Quantum transport through nanostructures in the singular-coupling limit

Geometric symmetries cause orbital degeneracies in a molecule’s spectrum. In a single-molecule junction, these degeneracies are lifted by various symmetry-breaking effects. We study quantum transport through such nanostructures with an almost degenerate spectrum. We show that the master equation for the reduced density matrix must be derived within the singular-coupling limit as opposed to the conventional weak-coupling limit.
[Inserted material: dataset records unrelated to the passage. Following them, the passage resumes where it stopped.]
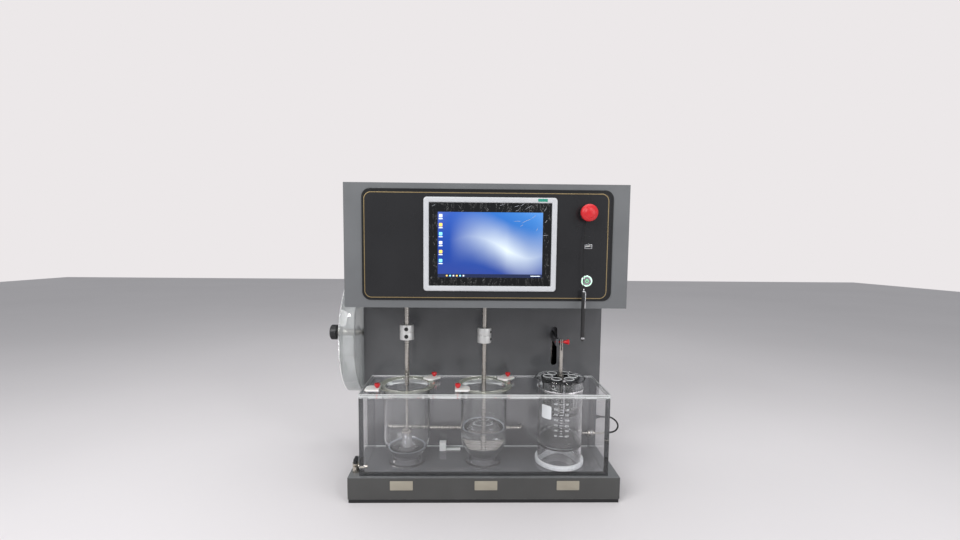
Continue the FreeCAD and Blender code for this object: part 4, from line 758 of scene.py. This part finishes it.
def pattern(name, *inputs):
    """An empty geometry tree with its named inputs, and a helper that sets the material at the end."""
    tree = bpy.data.node_groups.new(name, "GeometryNodeTree")
    for label, kind, value in inputs:
        tree.interface.new_socket(label, in_out="INPUT", socket_type=kind).default_value = value
    tree.interface.new_socket("Material", in_out="INPUT", socket_type="NodeSocketMaterial")
    tree.interface.new_socket("Geometry", in_out="OUTPUT", socket_type="NodeSocketGeometry")
    given, out = tree.nodes.new("NodeGroupInput"), tree.nodes.new("NodeGroupOutput")

    def close(geometry):
        real = add(tree, "GeometryNodeRealizeInstances", [("Geometry", geometry)])
        dressed = add(tree, "GeometryNodeSetMaterial", [("Geometry", real.outputs[0]),
                                                        ("Material", given.outputs["Material"])])
        tree.links.new(out.inputs[0], dressed.outputs[0])
        return tree
    return tree, given.outputs, close


def grown(tree, material, **values):
    """The bmesh, in millimetres, that a geometry tree makes with these values."""
    host = bpy.data.objects.new("pattern host", bpy.data.meshes.new("pattern host"))
    scene.collection.objects.link(host)
    maker = host.modifiers.new("pattern", "NODES")
    maker.node_group = tree
    for socket in tree.interface.items_tree:
        if socket.in_out == "INPUT":
            value = material if socket.name == "Material" else values.get(socket.name.replace(" ", "_"))
            if value is not None:
                maker[socket.identifier] = value
    ready = host.evaluated_get(bpy.context.evaluated_depsgraph_get())
    mesh = bpy.data.meshes.new_from_object(ready)
    shape = bmesh.new()
    shape.from_mesh(mesh)
    bpy.data.meshes.remove(mesh)
    bpy.data.objects.remove(host)
    return shape


INT = "NodeSocketInt"


def placed_round(tree, line, turn, radius, height):
    """A line's points moved onto a circle by their turns, and those turns as rotations."""
    x = maths(tree, "MULTIPLY", maths(tree, "COSINE", turn), radius)
    y = maths(tree, "MULTIPLY", maths(tree, "SINE", turn), radius)
    spot = add(tree, "ShaderNodeCombineXYZ", [("X", x), ("Y", y), ("Z", height)])
    put = add(tree, "GeometryNodeSetPosition", [("Geometry", line.outputs[0]), ("Position", spot.outputs[0])])
    facing = add(tree, "ShaderNodeCombineXYZ", [("Z", turn)])
    return put.outputs[0], facing.outputs[0]


def turn_points(tree, count, radius, height):
    """Points round a circle, and the turn of each."""
    line = add(tree, "GeometryNodeMeshLine", [("Count", count)])
    index = tree.nodes.new("GeometryNodeInputIndex").outputs[0]
    turn = maths(tree, "MULTIPLY", maths(tree, "DIVIDE", index, count), math.tau)
    return placed_round(tree, line, turn, radius, height)


def height_span(tree, given):
    """How tall a pattern is, and its middle."""
    tall = maths(tree, "SUBTRACT", given["High"], given["Low"])
    return tall, maths(tree, "MULTIPLY", maths(tree, "ADD", given["High"], given["Low"]), 0.5)


def rib_tree():
    """Upright ribs round a knob."""
    tree, given, close = pattern("Knob ribs", ("Count", INT, 24), ("Radius", FLOAT, 6), ("Low", FLOAT, 0),
                                 ("High", FLOAT, 5), ("Width", FLOAT, 0.8), ("Depth", FLOAT, 0.8))
    tall, middle = height_span(tree, given)
    points, facing = turn_points(tree, given["Count"], given["Radius"], middle)
    size = add(tree, "ShaderNodeCombineXYZ", [("X", given["Depth"]), ("Y", given["Width"]), ("Z", tall)])
    rib = add(tree, "GeometryNodeMeshCube", [("Size", size.outputs[0])])
    ribs = add(tree, "GeometryNodeInstanceOnPoints", [("Points", points), ("Instance", rib.outputs[0]),
                                                      ("Rotation", facing)])
    return close(ribs.outputs[0])


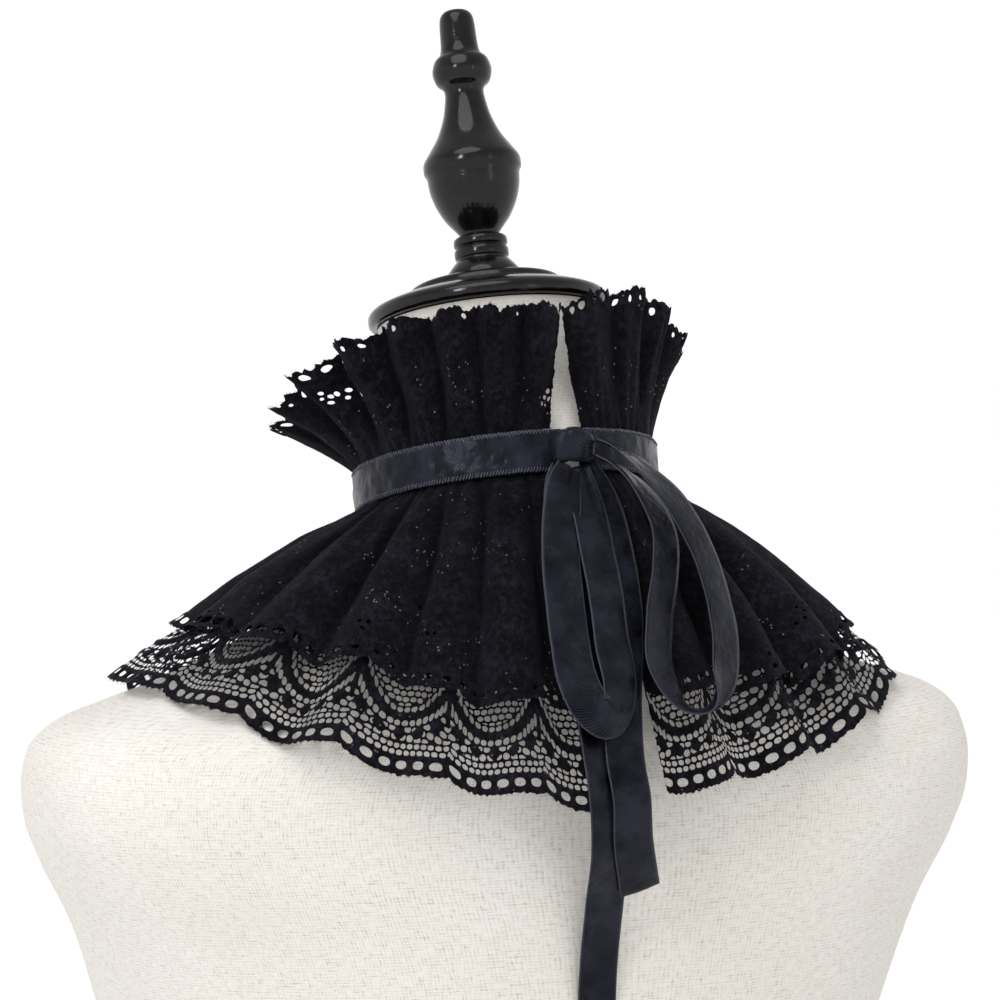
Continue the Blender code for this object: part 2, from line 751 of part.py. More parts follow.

This results in strong signatures of the density matrix’s off-diagonal elements in the transport characteristics.

Figure 1

(Color online) Numerical evaluation of the stationary current Eq. (9) through an interacting two-level Anderson model, $t_{\text{L}\uparrow }=t_{\text{R}\downarrow }=1$, $t_{\text{L}\downarrow }=t_{\text{R}\uparrow }=1.5$, $U=2.35$, and $k_{\text{B}}T=0.02$. The tunnel amplitudes $t_{\alpha \sigma }$ and the splitting $\Omega$ are measured in units of $\frac{2\pi }{\hslash }{\nu }_0$. (a) illustrates the difference between the description by the degenerate master equation [Eqs. (7, 8)] (solid) and the $\Omega =0$ rate equation, which is obtained from the master equation by setting ${\rho }_{\uparrow \downarrow }=0$ (dashed). Both models are evaluated at $e{V}_{\text{g}}=0$ in order to highlight the quantitative as well as qualitative discrepancy. In (c) and (d), we show a full scan of the $\left(e{V}_{\text{g}},e{V}_{\text{sd}}\right)$ plane for both equations illustrating the fundamental difference of the dynamics due to the two equations in the parameter space. While the rate-equation result is the familiar sequence of steps in the stationary current, the master-equation result shows a strong current suppression for voltages below the double-charging threshold. Using the master equation in the singular-coupling limit as it is derived in the text, we interpolate the two different curves of (a) by letting $\Omega \to \infty$ in (b).